▸ WHAT IS ASKED: Repeat the material exactly, leaving nothing out.
------
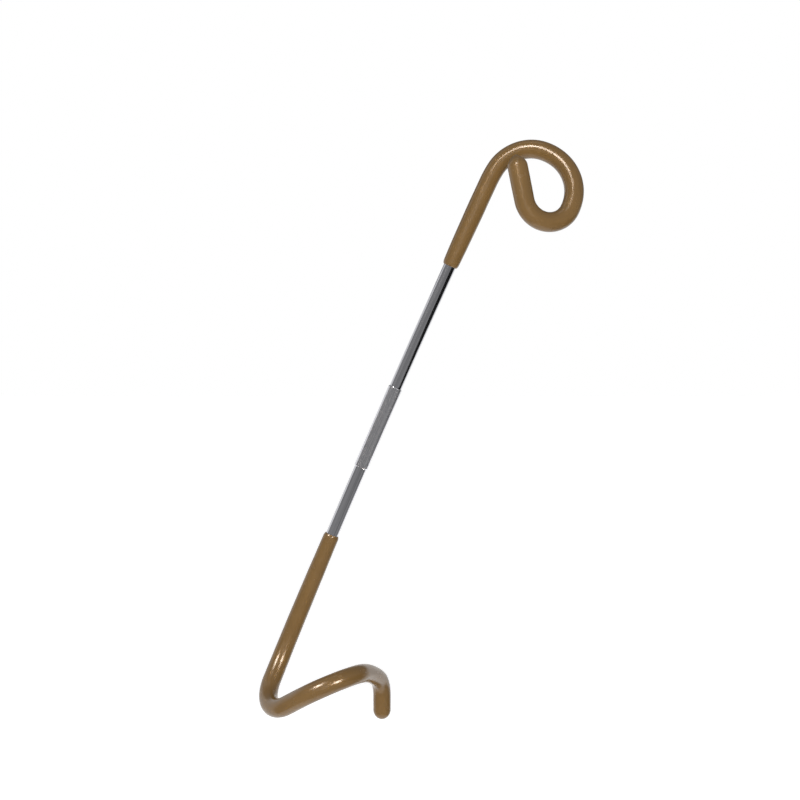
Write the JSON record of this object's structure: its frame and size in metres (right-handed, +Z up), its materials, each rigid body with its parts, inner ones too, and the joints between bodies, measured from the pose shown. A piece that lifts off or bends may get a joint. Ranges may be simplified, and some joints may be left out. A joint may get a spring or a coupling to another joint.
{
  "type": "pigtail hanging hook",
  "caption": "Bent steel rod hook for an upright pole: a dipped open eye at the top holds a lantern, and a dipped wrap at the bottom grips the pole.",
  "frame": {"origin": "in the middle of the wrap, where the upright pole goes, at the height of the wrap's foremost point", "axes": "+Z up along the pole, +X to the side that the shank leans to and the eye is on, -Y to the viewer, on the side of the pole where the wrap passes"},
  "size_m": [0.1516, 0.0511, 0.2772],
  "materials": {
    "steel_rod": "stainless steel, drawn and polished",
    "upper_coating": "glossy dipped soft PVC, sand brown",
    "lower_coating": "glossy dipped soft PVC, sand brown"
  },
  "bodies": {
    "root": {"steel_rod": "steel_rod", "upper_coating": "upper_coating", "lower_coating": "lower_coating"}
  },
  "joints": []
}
------
▸ WRITTEN REPLY:
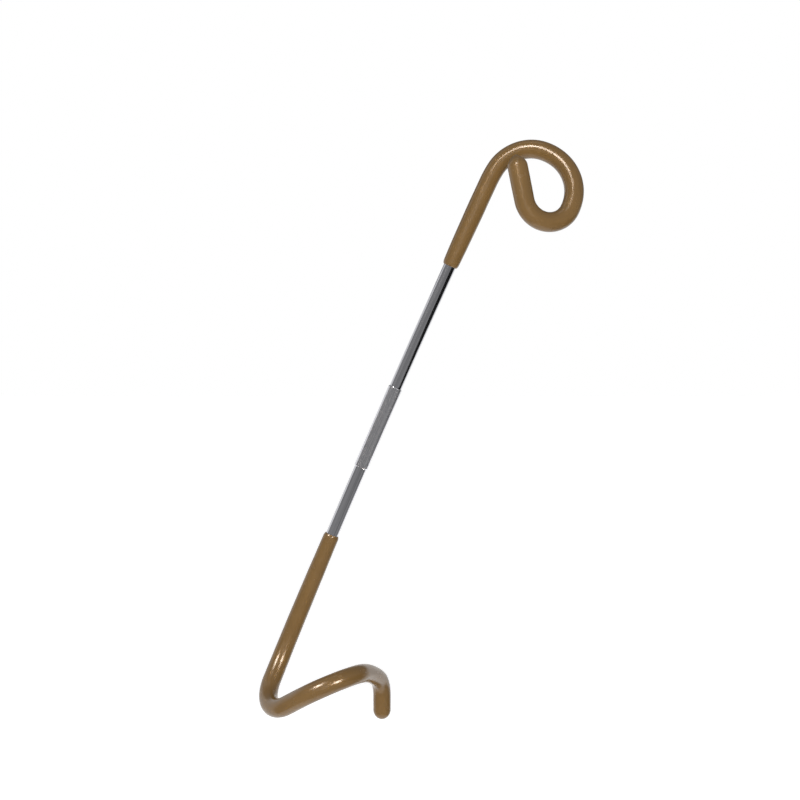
Write the JSON record of this object's structure: its frame and size in metres (right-handed, +Z up), its materials, each rigid body with its parts, inner ones too, and the joints between bodies, measured from the pose shown. A piece that lifts off or bends may get a joint. Ranges may be simplified, and some joints may be left out. A joint may get a spring or a coupling to another joint.
{
  "type": "pigtail hanging hook",
  "caption": "Bent steel rod hook for an upright pole: a dipped open eye at the top holds a lantern, and a dipped wrap at the bottom grips the pole.",
  "frame": {"origin": "in the middle of the wrap, where the upright pole goes, at the height of the wrap's foremost point", "axes": "+Z up along the pole, +X to the side that the shank leans to and the eye is on, -Y to the viewer, on the side of the pole where the wrap passes"},
  "size_m": [0.1516, 0.0511, 0.2772],
  "materials": {
    "steel_rod": "stainless steel, drawn and polished",
    "upper_coating": "glossy dipped soft PVC, sand brown",
    "lower_coating": "glossy dipped soft PVC, sand brown"
  },
  "bodies": {
    "root": {"steel_rod": "steel_rod", "upper_coating": "upper_coating", "lower_coating": "lower_coating"}
  },
  "joints": []
}